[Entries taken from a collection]
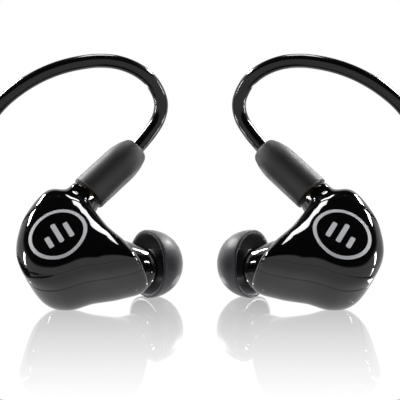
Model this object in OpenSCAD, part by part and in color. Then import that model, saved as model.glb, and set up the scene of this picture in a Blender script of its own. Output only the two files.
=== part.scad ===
// In-ear monitors: two earphones on a detachable over-ear cable.
// Z is up, the faces of the earphones look towards -Y, and all sizes are in millimetres.

/* [Earphone shell] */
// Height of the face dome above the seam
face_h = 5; // [4.6:0.1:5.6]
// Depth of the ear-side dome below the seam
ear_h = 10.4; // [10:0.1:11]
// Squareness of both domes (2 is an ellipse)
dome_power = 3.5; // [3:0.1:4]
// Wall thickness of both shells
shell_wall = 0.9; // [0.7:0.1:1]
// Outer radius of the ring on the face
badge_r = 5.3; // [4.8:0.1:5.5]
// Line width of the ring on the face
badge_line = 0.65; // [0.5:0.05:0.8]

/* [Nozzle and ear tip] */
// Outer radius of the nozzle tube
nozzle_r = 2; // [1.9:0.05:2.1]
// Radius of the sound bore
sound_bore_r = 1.4; // [1.2:0.1:1.5]
// Radius of the ear tip at its rim
tip_r = 6.25; // [5.5:0.05:6.25]
// Height of the ear tip from rim to mouth
tip_h = 6.6; // [6:0.1:7]
// Gap between the nozzle and the ear tip's bore
tip_fit = 0.05; // [0.03:0.01:0.1]

/* [Cable plug] */
// Radius of the plug barrel at the earphone
barrel_r = 3.4; // [3.2:0.1:3.6]
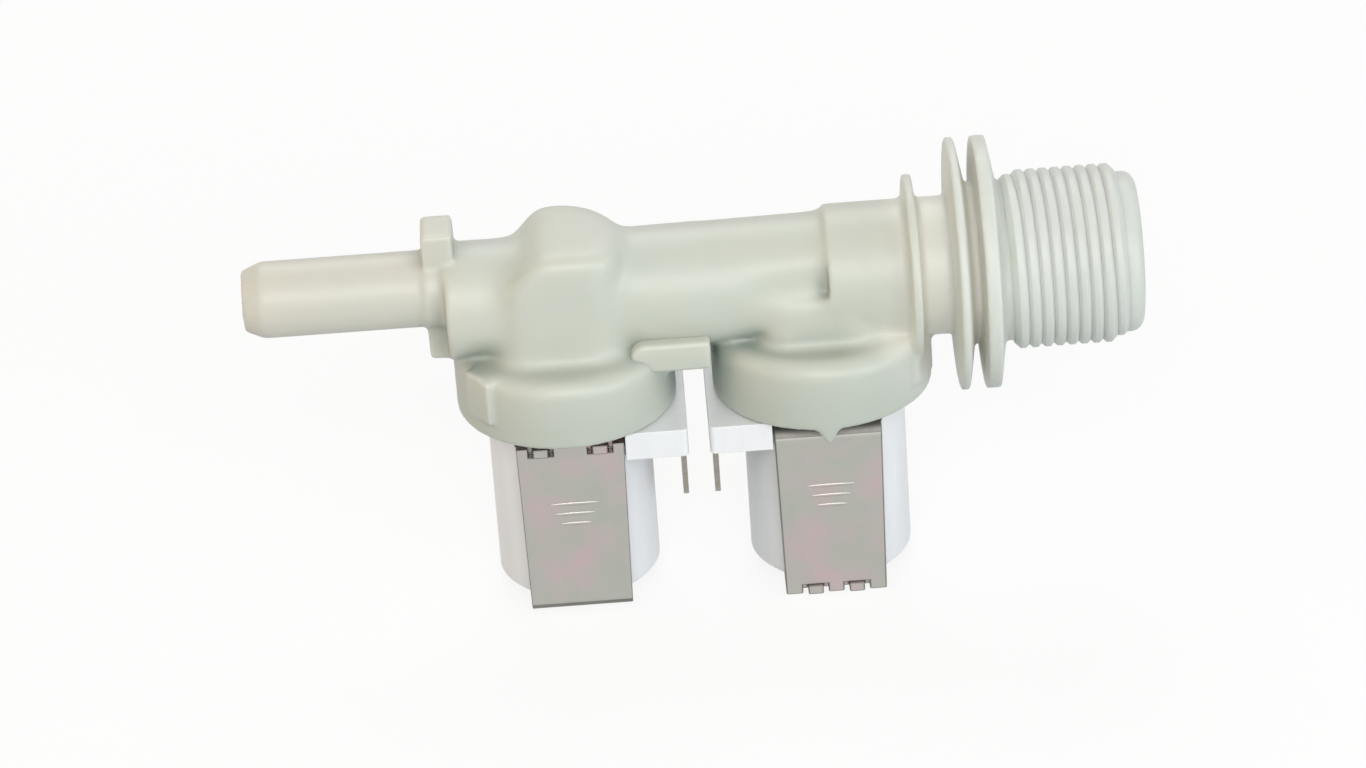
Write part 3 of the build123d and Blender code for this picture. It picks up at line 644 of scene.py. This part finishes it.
def thread_tree():
    """A node group that sweeps a trapezoid along a helix about X."""
    tree, sizes = new_group("moulded_thread", THREAD_LENGTHS, {"Steps": 600})
    calc = calculator(tree)
    index = out(add(tree, "GeometryNodeInputIndex"))
    share = calc("DIVIDE", index, calc("SUBTRACT", sizes["Steps"], 1.0))
    along = calc("MULTIPLY", share, sizes["Length"])
    angle = calc("MULTIPLY", calc("DIVIDE", along, sizes["Pitch"]), 2 * math.pi)
    nearer_end = calc("MINIMUM", share, calc("SUBTRACT", 1.0, share))
    rise = calc("MINIMUM", calc("MULTIPLY", nearer_end, END_STEEPNESS), 1.0)
    sunk = calc("MULTIPLY", calc("SUBTRACT", 1.0, rise), sizes["Crest Height"])
    radius = calc("SUBTRACT", sizes["Root Radius"], sunk)
    cosine, sine = calc("COSINE", angle), calc("SINE", angle)

    line = add(tree, "GeometryNodeMeshLine", {"mode": "OFFSET"}, Count=sizes["Steps"])
    wire = add(tree, "GeometryNodeMeshToCurve", Mesh=out(line))
    spot = add(tree, "ShaderNodeCombineXYZ", X=calc("ADD", sizes["Start"], along),
               Y=calc("MULTIPLY", radius, cosine), Z=calc("MULTIPLY", radius, sine))
    helix = add(tree, "GeometryNodeSetPosition", Geometry=out(wire), Position=out(spot))
    outward = add(tree, "ShaderNodeCombineXYZ", X=0.0, Y=cosine, Z=sine)
    steady = add(tree, "GeometryNodeSetCurveNormal", {"mode": "FREE"}, Curve=out(helix),
                 Normal=out(outward))

    shape = add(tree, "GeometryNodeCurvePrimitiveQuadrilateral", {"mode": "TRAPEZOID"},
                Height=sizes["Crest Height"], Top_Width=sizes["Crest Width"],
                Bottom_Width=sizes["Root Width"], Offset=0.0)
    rounded = add(tree, "GeometryNodeFilletCurve", {"mode": "POLY"}, Curve=out(shape), Count=2,
                  Radius=sizes["Crest Round"])
    lift = add(tree, "ShaderNodeCombineXYZ", X=calc("MULTIPLY", sizes["Crest Height"], 0.5))
    stand = add(tree, "GeometryNodeTransform", Geometry=out(rounded),
                Rotation=(0.0, 0.0, -math.pi / 2), Translation=out(lift))
    sweep = add(tree, "GeometryNodeCurveToMesh", Curve=out(steady), Profile_Curve=out(stand),
                Fill_Caps=True)
    return end_group(tree, out(sweep), sizes["Material"])


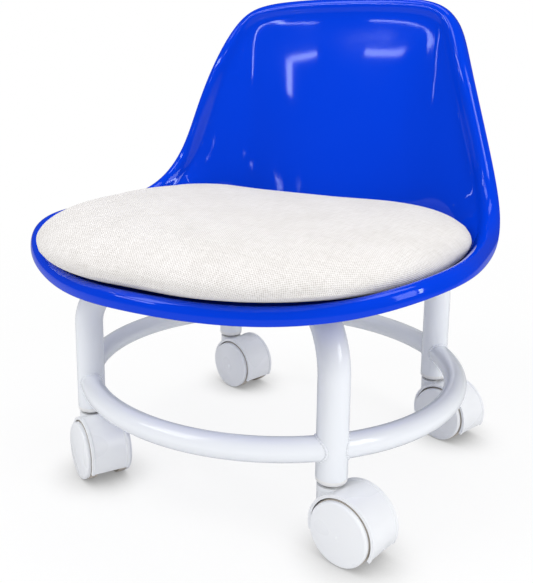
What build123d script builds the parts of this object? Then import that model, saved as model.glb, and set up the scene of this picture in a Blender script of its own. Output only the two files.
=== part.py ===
from build123d import *
from math import cos, radians, sin
import os

# A low rolling chair for a child, in millimetres. The origin is on the floor under the
# middle of the chair, the sitter faces -Y, and +Z is up. Left and right are as seen by
# someone who stands in front of the chair.

# Seat shell
shell_half_width = 200.0
shell_depth = 355.0
pan_height = 197.0
rim_drop = 12.5
back_rise = 216.0
pan_dish = 5.0
shell_wall = 3.4
lip_height = 13.0
lip_width = 9.0
hub_flat_radius = 62.0
hub_flat_share = 0.425
boss_radius = 9.0

# Steel frame
front_overhang = 35.2
leg_circle_radius = 165.0
leg_diameter = 24.0
tube_wall = 1.5
ring_diameter = 19.0
ring_height = 79.0
leg_foot_height = 56.5
leg_bend_radius = 40.0
frame_drop = 25.0
hub_diameter = 64.0
hub_wall = 3.0
hub_rise = 0.4
plate_size = 108.0
plate_thickness = 3.0
plate_corner_radius = 14.0

# Bolts that hold the shell to the frame
bolt_count = 4
bolt_circle_radius = 42.0
bolt_radius = 3.0
bolt_clearance = 0.3
bolt_head_radius = 5.5
bolt_head_height = 4.0
bolt_drive_radius = 2.5
bolt_drive_depth = 2.2
washer_radius = 7.0
washer_thickness = 1.2
insert_radius = 4.5
insert_length = 7.0
insert_floor_gap = 0.5

# Leg sockets and casters
socket_flange = 4.0
socket_round = 2.2
socket_depth = 34.0
wheel_radius = 25.0
caster_trail = 20.0
caster_width = 44.0
axle_radius = 3.0
axle_length = 31.0
stem_radius = 5.5
stem_seat = 12.4
stem_top_gap = 3.0
stem_tip_chamfer = 1.0
stem_groove_drop = 6.0
stem_groove_depth = 0.8
stem_groove_width = 2.4
grip_ring_slit = 1.6
collar_radius = 8.2
collar_thickness = 1.8
running_gap = 0.05
rest_gap = 0.3
hood_gap = 1.0
hood_wall = 1.7
hood_half_width = 16.7
hood_bead_width = 2.2
hood_bead_rise = 0.7
hood_start_angle = -26
hood_end_angle = 196
stem_boss_radius = 10.8
stem_boss_gap = 0.5
web_half_width = 5.0
axle_boss_radius = 8.0
axle_boss_half_width = 6.0
tread_width = 7.0
wheel_face_gap = 0.2
wheel_hub_radius = 6.5
wheel_recess_radius = 19.5
wheel_recess_depth = 3.5
wheel_round = 0.8
cap_edge_gap = 0.5
cap_rim = 2.0
cap_dome = 1.6
cap_spigot_wall = 2.0
cap_spigot_gap = 0.4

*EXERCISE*
Word for word, restate all of the data shown above.

*OUTPUT OF THE TASK*
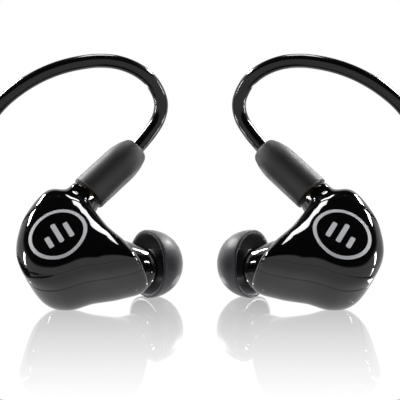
Model this object in OpenSCAD, part by part and in color. Then import that model, saved as model.glb, and set up the scene of this picture in a Blender script of its own. Output only the two files.
=== part.scad ===
// In-ear monitors: two earphones on a detachable over-ear cable.
// Z is up, the faces of the earphones look towards -Y, and all sizes are in millimetres.

/* [Earphone shell] */
// Height of the face dome above the seam
face_h = 5; // [4.6:0.1:5.6]
// Depth of the ear-side dome below the seam
ear_h = 10.4; // [10:0.1:11]
// Squareness of both domes (2 is an ellipse)
dome_power = 3.5; // [3:0.1:4]
// Wall thickness of both shells
shell_wall = 0.9; // [0.7:0.1:1]
// Outer radius of the ring on the face
badge_r = 5.3; // [4.8:0.1:5.5]
// Line width of the ring on the face
badge_line = 0.65; // [0.5:0.05:0.8]

/* [Nozzle and ear tip] */
// Outer radius of the nozzle tube
nozzle_r = 2; // [1.9:0.05:2.1]
// Radius of the sound bore
sound_bore_r = 1.4; // [1.2:0.1:1.5]
// Radius of the ear tip at its rim
tip_r = 6.25; // [5.5:0.05:6.25]
// Height of the ear tip from rim to mouth
tip_h = 6.6; // [6:0.1:7]
// Gap between the nozzle and the ear tip's bore
tip_fit = 0.05; // [0.03:0.01:0.1]

/* [Cable plug] */
// Radius of the plug barrel at the earphone
barrel_r = 3.4; // [3.2:0.1:3.6]
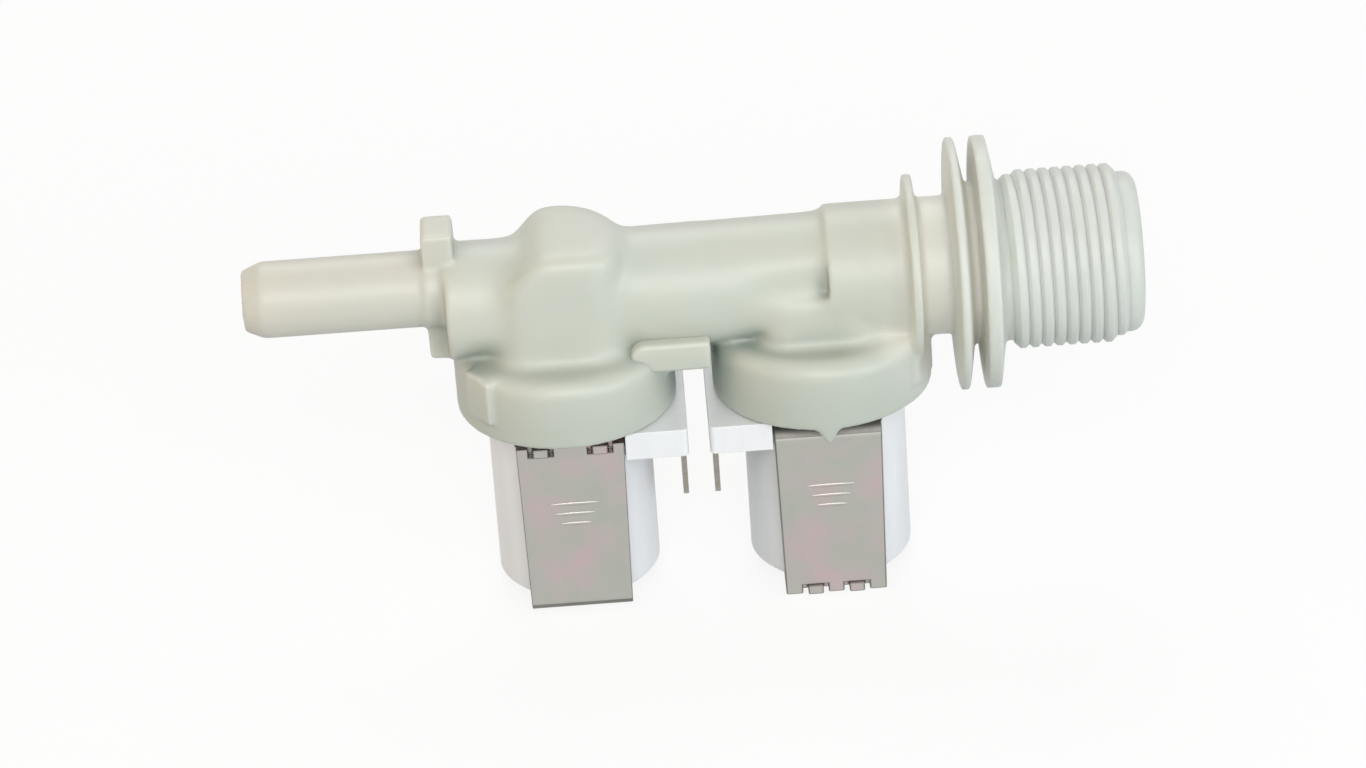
Write part 3 of the build123d and Blender code for this picture. It picks up at line 644 of scene.py. This part finishes it.
def thread_tree():
    """A node group that sweeps a trapezoid along a helix about X."""
    tree, sizes = new_group("moulded_thread", THREAD_LENGTHS, {"Steps": 600})
    calc = calculator(tree)
    index = out(add(tree, "GeometryNodeInputIndex"))
    share = calc("DIVIDE", index, calc("SUBTRACT", sizes["Steps"], 1.0))
    along = calc("MULTIPLY", share, sizes["Length"])
    angle = calc("MULTIPLY", calc("DIVIDE", along, sizes["Pitch"]), 2 * math.pi)
    nearer_end = calc("MINIMUM", share, calc("SUBTRACT", 1.0, share))
    rise = calc("MINIMUM", calc("MULTIPLY", nearer_end, END_STEEPNESS), 1.0)
    sunk = calc("MULTIPLY", calc("SUBTRACT", 1.0, rise), sizes["Crest Height"])
    radius = calc("SUBTRACT", sizes["Root Radius"], sunk)
    cosine, sine = calc("COSINE", angle), calc("SINE", angle)

    line = add(tree, "GeometryNodeMeshLine", {"mode": "OFFSET"}, Count=sizes["Steps"])
    wire = add(tree, "GeometryNodeMeshToCurve", Mesh=out(line))
    spot = add(tree, "ShaderNodeCombineXYZ", X=calc("ADD", sizes["Start"], along),
               Y=calc("MULTIPLY", radius, cosine), Z=calc("MULTIPLY", radius, sine))
    helix = add(tree, "GeometryNodeSetPosition", Geometry=out(wire), Position=out(spot))
    outward = add(tree, "ShaderNodeCombineXYZ", X=0.0, Y=cosine, Z=sine)
    steady = add(tree, "GeometryNodeSetCurveNormal", {"mode": "FREE"}, Curve=out(helix),
                 Normal=out(outward))

    shape = add(tree, "GeometryNodeCurvePrimitiveQuadrilateral", {"mode": "TRAPEZOID"},
                Height=sizes["Crest Height"], Top_Width=sizes["Crest Width"],
                Bottom_Width=sizes["Root Width"], Offset=0.0)
    rounded = add(tree, "GeometryNodeFilletCurve", {"mode": "POLY"}, Curve=out(shape), Count=2,
                  Radius=sizes["Crest Round"])
    lift = add(tree, "ShaderNodeCombineXYZ", X=calc("MULTIPLY", sizes["Crest Height"], 0.5))
    stand = add(tree, "GeometryNodeTransform", Geometry=out(rounded),
                Rotation=(0.0, 0.0, -math.pi / 2), Translation=out(lift))
    sweep = add(tree, "GeometryNodeCurveToMesh", Curve=out(steady), Profile_Curve=out(stand),
                Fill_Caps=True)
    return end_group(tree, out(sweep), sizes["Material"])


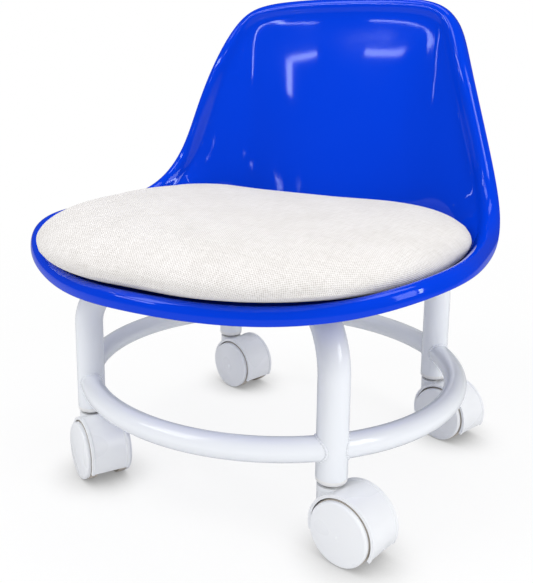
What build123d script builds the parts of this object? Then import that model, saved as model.glb, and set up the scene of this picture in a Blender script of its own. Output only the two files.
=== part.py ===
from build123d import *
from math import cos, radians, sin
import os

# A low rolling chair for a child, in millimetres. The origin is on the floor under the
# middle of the chair, the sitter faces -Y, and +Z is up. Left and right are as seen by
# someone who stands in front of the chair.

# Seat shell
shell_half_width = 200.0
shell_depth = 355.0
pan_height = 197.0
rim_drop = 12.5
back_rise = 216.0
pan_dish = 5.0
shell_wall = 3.4
lip_height = 13.0
lip_width = 9.0
hub_flat_radius = 62.0
hub_flat_share = 0.425
boss_radius = 9.0

# Steel frame
front_overhang = 35.2
leg_circle_radius = 165.0
leg_diameter = 24.0
tube_wall = 1.5
ring_diameter = 19.0
ring_height = 79.0
leg_foot_height = 56.5
leg_bend_radius = 40.0
frame_drop = 25.0
hub_diameter = 64.0
hub_wall = 3.0
hub_rise = 0.4
plate_size = 108.0
plate_thickness = 3.0
plate_corner_radius = 14.0

# Bolts that hold the shell to the frame
bolt_count = 4
bolt_circle_radius = 42.0
bolt_radius = 3.0
bolt_clearance = 0.3
bolt_head_radius = 5.5
bolt_head_height = 4.0
bolt_drive_radius = 2.5
bolt_drive_depth = 2.2
washer_radius = 7.0
washer_thickness = 1.2
insert_radius = 4.5
insert_length = 7.0
insert_floor_gap = 0.5

# Leg sockets and casters
socket_flange = 4.0
socket_round = 2.2
socket_depth = 34.0
wheel_radius = 25.0
caster_trail = 20.0
caster_width = 44.0
axle_radius = 3.0
axle_length = 31.0
stem_radius = 5.5
stem_seat = 12.4
stem_top_gap = 3.0
stem_tip_chamfer = 1.0
stem_groove_drop = 6.0
stem_groove_depth = 0.8
stem_groove_width = 2.4
grip_ring_slit = 1.6
collar_radius = 8.2
collar_thickness = 1.8
running_gap = 0.05
rest_gap = 0.3
hood_gap = 1.0
hood_wall = 1.7
hood_half_width = 16.7
hood_bead_width = 2.2
hood_bead_rise = 0.7
hood_start_angle = -26
hood_end_angle = 196
stem_boss_radius = 10.8
stem_boss_gap = 0.5
web_half_width = 5.0
axle_boss_radius = 8.0
axle_boss_half_width = 6.0
tread_width = 7.0
wheel_face_gap = 0.2
wheel_hub_radius = 6.5
wheel_recess_radius = 19.5
wheel_recess_depth = 3.5
wheel_round = 0.8
cap_edge_gap = 0.5
cap_rim = 2.0
cap_dome = 1.6
cap_spigot_wall = 2.0
cap_spigot_gap = 0.4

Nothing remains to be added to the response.